As chairman of the Petrograd Soviet and a leader of the Military Revolutionary Committee, he helped coordinate the October seizure of power. He became People’s Commissar for Foreign Affairs, facing war, chaos, and diplomatic isolation.
He played a central role in the fraught Brest-Litovsk negotiations with Germany, where harsh terms exposed Russia’s weakness. Soon appointed War Commissar, he created the Red Army with strict discipline and former Tsarist officers under political commissars.
After the Red Army’s consolidation during the Civil War, the regime faced the Kronstadt uprising by sailors once seen as revolution’s vanguard. The bloody suppression deepened debates about coercion, party rule, and the revolution’s moral cost.
He criticized the growing Soviet bureaucracy and economic mismanagement, helping form the Left Opposition within the Communist Party. As Lenin’s health failed, Stalin’s organizational power and alliances increasingly isolated Trotsky.

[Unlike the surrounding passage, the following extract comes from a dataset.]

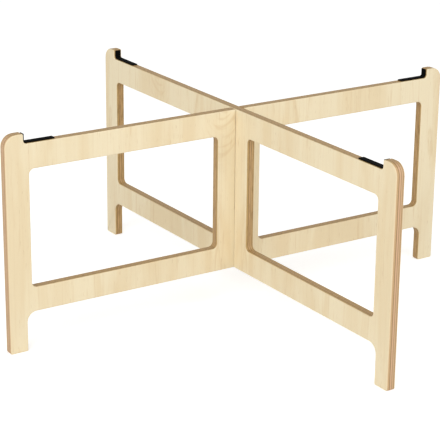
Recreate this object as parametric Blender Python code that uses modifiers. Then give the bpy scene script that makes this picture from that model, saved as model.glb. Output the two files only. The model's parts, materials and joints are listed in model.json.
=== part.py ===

He was expelled from the Communist Party after factional struggles and mass campaigns portraying him as a threat to unity. Stalin, with allies like Bukharin earlier and later others, consolidated power as Trotsky’s supporters were purged or silenced.
Stripped of influence, he was deported from the Soviet Union and placed under restrictions abroad. From exile he wrote relentlessly, trying to maintain an international following while Soviet propaganda erased his role in 1917.
As Stalin’s Great Purge unfolded with show trials and executions, he published 'The Revolution Betrayed' to argue the USSR had become a bureaucratic dictatorship. He sought to explain how the revolutionary state transformed without abandoning socialist rhetoric.
He helped found the Fourth International to oppose both Stalinism and fascism, claiming the Comintern had failed revolutionary aims. Operating under constant threat, he coordinated with dispersed supporters across Europe and the Americas.
In Mexico, after surviving earlier attacks on his household, he was struck with an ice axe by Ramon Mercader, an NKVD operative. He died the next day, and his death symbolized Stalin’s reach and the violent closure of revolutionary rivalries.